Skip to content

Half-precision floating-point broken in Tensile when compiled with rocm-llvm 6.2.0

Description:

Running ollama or llama.cpp on ROCm 6.2 results in the same CUBLAS_STATUS_INTERNAL_ERROR error:

rocBLAS error: Tensile solution found, but exception thrown for { a_type: "f16_r", b_type: "f16_r", c_type: "f16_r", d_type: "f16_r", compute_type: "f16_r", transA: 'T', transB: 'N', M: 128, N: 2, K: 32, alpha: 1, row_stride_a: 1, col_stride_a: 4096, row_stride_b: 1, col_stride_b: 32, row_stride_c: 1, col_stride_c: 128, row_stride_d: 1, col_stride_d: 128, beta: 0, batch_count: 40, strided_batch: true, stride_a: 524288, stride_b: 64, stride_c: 256, stride_d: 256, atomics_mode: atomics_allowed }
Alpha value 7.21875 doesn't match that set in problem: 1
ggml/src/ggml-cuda.cu:70: ROCm errorROCm error: CUBLAS_STATUS_INTERNAL_ERROR
  current device: 0, in function ggml_cuda_mul_mat_batched_cublas at ggml/src/ggml-cuda.cu:1839
  hipblasGemmStridedBatchedEx(ctx.cublas_handle(), HIPBLAS_OP_T, HIPBLAS_OP_N, ne01, ne11, ne10, alpha, (const char *) src0_f16, HIPBLAS_R_16F, nb01/nb00, nb02/nb00, (const char *) src1_f16, HIPBLAS_R_16F, nb11/nb10, nb12/nb10, beta, ( char *) dst_t, cu_data_type, ne01, nb2/nb0, ne12*ne13, cu_compute_type, HIPBLAS_GEMM_DEFAULT)
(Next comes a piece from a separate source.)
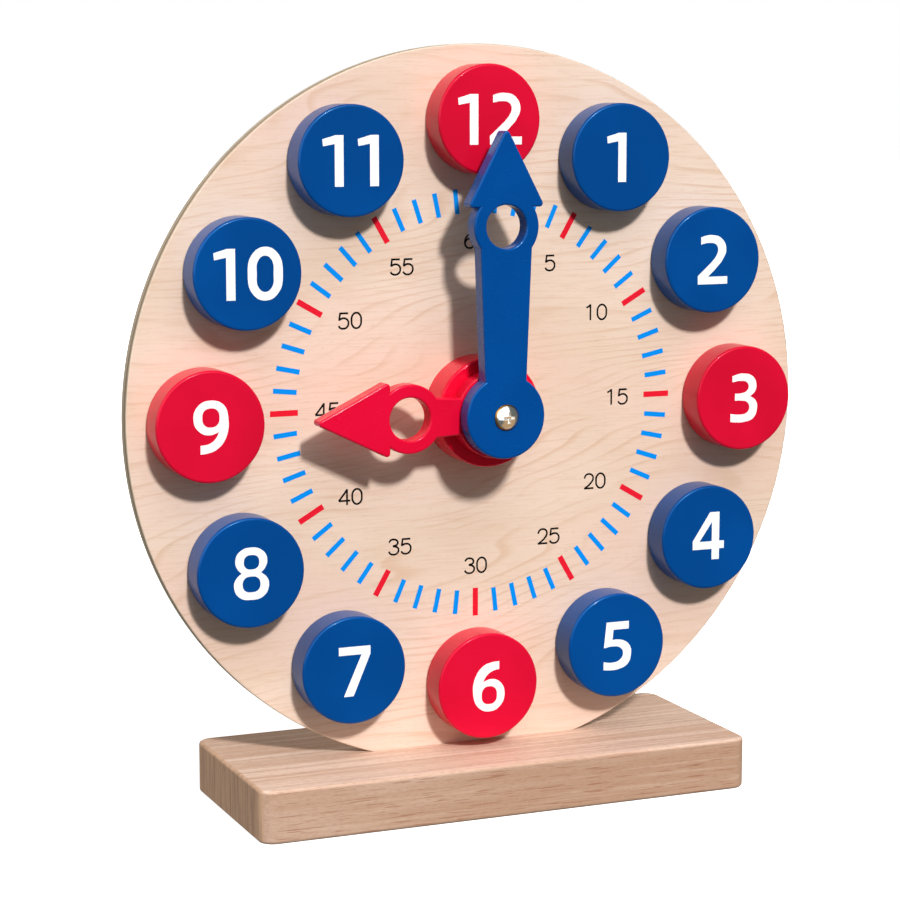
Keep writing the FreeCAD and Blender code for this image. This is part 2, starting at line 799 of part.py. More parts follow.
def make_hand_screw():
    """Domed cross-recessed screw that holds the minute hand on the arbor."""
    body = new_body("hand_screw")
    top = minute_hand_front + sized("hand_screw_head_height")
    shank_back = arbor_front - sized("hand_screw_length") + end_gap
    stand(body, minute_hand_front, sized("hand_screw_head_height"),
          sized("hand_screw_head_radius"), "hand_screw_head")
    round_edges(body, sized("hand_screw_dome_radius"),
                lambda edge: lies_at(edge, "Y", -top.number), "hand_screw_dome")
    stand(body, shank_back, minute_hand_front - shank_back, sized("hand_screw_radius"),
          "hand_screw_shank")
    long_half = sized("cross_recess_length") / 2
    short_half = sized("cross_recess_width") / 2
    for name, half_width, half_height in (("level", long_half, short_half),
                                          ("upright", short_half, long_half)):
        sketch = front_sketch(body, top, "cross_recess_" + name)
        rectangle(sketch, half_width, half_height)
        pocket(body, sketch, sized("cross_recess_depth"))
    place_on_dial(body)


# The clock

make_plinth()
make_dial()
for clock_hour in range(1, DISC_COUNT + 1):
    make_number_disc(clock_hour)
    make_dowel(clock_hour)
make_gear_case()
make_case_screws()
make_plinth_screws()
make_idler_stud()
make_idler_gear()
make_minute_arbor()
make_hour_wheel()
make_arbor_bush()
make_rear_washer()
make_rear_nut()
make_hour_hand()
make_minute_hand()
make_hand_screw()
doc.recompute()

for item in doc.Objects:
    if "Invalid" in item.State or "Error" in item.State:
        raise RuntimeError(f"{item.Label} failed: {item.State}")

pieces = [item for item in doc.Objects
          if item.TypeId == "PartDesign::Body" or item.TypeId == "Part::Feature"]
for piece in pieces:
    if piece.Shape.isNull() or not piece.Shape.isValid():
        raise RuntimeError(f"{piece.Label} has no valid shape")

os.makedirs("parts", exist_ok=True)
for piece in pieces:
    piece.Shape.exportStep(f"parts/{piece.Label}.step")
    box = piece.Shape.BoundBox
    print(f"{piece.Label}: {len(piece.Shape.Solids)} solid(s), {piece.Shape.Volume:.1f} mm3, "
          f"y {box.YMin:.2f} to {box.YMax:.2f}")
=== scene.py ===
"""Looks of the wooden teaching clock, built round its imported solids.

Every sub-assembly is a class that makes its own printed pieces and dresses its own solids. All
places are in metres in the clock's own frame, and sizes written in millimetres go through mm().
"""

import logging
import math
from dataclasses import dataclass, field, replace
from enum import Enum
from typing import Any, Iterable, Mapping, Optional, Sequence, Union

import bmesh
import bpy
from mathutils import Matrix, Vector


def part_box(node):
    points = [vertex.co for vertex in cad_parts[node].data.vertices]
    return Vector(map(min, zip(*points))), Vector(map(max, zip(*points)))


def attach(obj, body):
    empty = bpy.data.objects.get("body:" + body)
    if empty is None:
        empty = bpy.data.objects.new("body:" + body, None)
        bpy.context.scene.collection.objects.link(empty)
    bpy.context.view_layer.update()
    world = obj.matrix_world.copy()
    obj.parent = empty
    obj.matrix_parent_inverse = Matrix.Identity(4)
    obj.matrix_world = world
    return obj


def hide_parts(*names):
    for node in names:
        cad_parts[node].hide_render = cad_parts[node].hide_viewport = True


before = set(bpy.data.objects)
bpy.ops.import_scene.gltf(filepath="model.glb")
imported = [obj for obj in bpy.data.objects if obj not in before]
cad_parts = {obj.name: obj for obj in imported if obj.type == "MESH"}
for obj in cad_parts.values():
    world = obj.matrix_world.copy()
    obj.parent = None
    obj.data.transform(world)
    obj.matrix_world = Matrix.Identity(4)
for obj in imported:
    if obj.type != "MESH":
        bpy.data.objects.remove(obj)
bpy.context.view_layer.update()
log = logging.getLogger("teaching_clock")

Pair = tuple[float, float]
Triple = tuple[float, float, float]
Colour = Triple
WHITE: Colour = (1.0, 1.0, 1.0)


def mm(length: float) -> float:
    """Millimetres as metres."""
    return length / 1000.0


def linear(level: int) -> float:
    """A screen level from 0 to 255 as linear light."""
    part = level / 255.0
    return part / 12.92 if part <= 0.04045 else ((part + 0.055) / 1.055) ** 2.4


def shade(red: int, green: int, blue: int) -> Colour:
    """A screen colour, in levels from 0 to 255, as a linear one."""
    return linear(red), linear(green), linear(blue)


class Bank(Enum):
    """Colour of a painted piece."""

    RED = "red"
    BLUE = "blue"


# Shader building

class Amount:
    """A number that varies over a surface and takes Python's operators."""

    def __init__(self, shader: "Shader", socket: bpy.types.NodeSocket) -> None:
        """Wrap an output socket of the shader."""
        self.shader = shader
        self.socket = socket

    def _work(self, operation: str, *others: "Level") -> "Amount":
        """Add a Math node.

        Args:
            operation: The node's operation.
            others: The numbers that follow in its sockets.

        Returns:
            The node's result.
        """
        inputs = dict(enumerate(others))
        node = self.shader.node("ShaderNodeMath", {"operation": operation}, inputs)
        return Amount(self.shader, node.outputs[0])

    def __add__(self, other: "Level") -> "Amount":
        """This plus another."""
        return self._work("ADD", self, other)

    def __radd__(self, other: "Level") -> "Amount":
        """Another plus this."""
        return self._work("ADD", other, self)

    def __sub__(self, other: "Level") -> "Amount":
        """This minus another."""
        return self._work("SUBTRACT", self, other)

    def __rsub__(self, other: "Level") -> "Amount":
        """Another minus this."""
        return self._work("SUBTRACT", other, self)

    def __mul__(self, other: "Level") -> "Amount":
        """This times another."""
        return self._work("MULTIPLY", self, other)

    def __rmul__(self, other: "Level") -> "Amount":
        """Another times this."""
        return self._work("MULTIPLY", other, self)

    def __abs__(self) -> "Amount":
        """This without its sign."""
        return self._work("ABSOLUTE", self)

    def root(self) -> "Amount":
        """Square root of this."""
        return self._work("SQRT", self)

    def wave(self) -> "Amount":
        """Sine of this."""
        return self._work("SINE", self)

    def remainder(self) -> "Amount":
        """What is left of this after its whole part."""
        return self._work("FRACT", self)

    def span(self, low: float, high: float) -> "Amount":
        """Ramp smoothly from nought at one level to one at another.

        Args:
            low: Where the ramp is nought.
            high: Where the ramp is one.

        Returns:
            The ramp.
        """
        settings = {"interpolation_type": "SMOOTHSTEP"}
        inputs = {"Value": self, "From Min": low, "From Max": high, "To Min": 0.0, "To Max": 1.0}
        node = self.shader.node("ShaderNodeMapRange", settings, inputs)
        return Amount(self.shader, node.outputs["Result"])

    def near(self, edge: float, blend: Pair) -> "Amount":
        """Nought one distance short of an edge, one at another distance short of it."""
        return self.span(edge - blend[0], edge - blend[1])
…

ptrace: Operation not permitted.
No stack.
The program is not being run.
Aborted (core dumped)

When running with AMD_LOG_LEVEL=4, llama.cpp causes multiple hipErrorNotFound errors, where ollama only causes an hipErrorNotReady error (see logs).

The error is independent of the model being run.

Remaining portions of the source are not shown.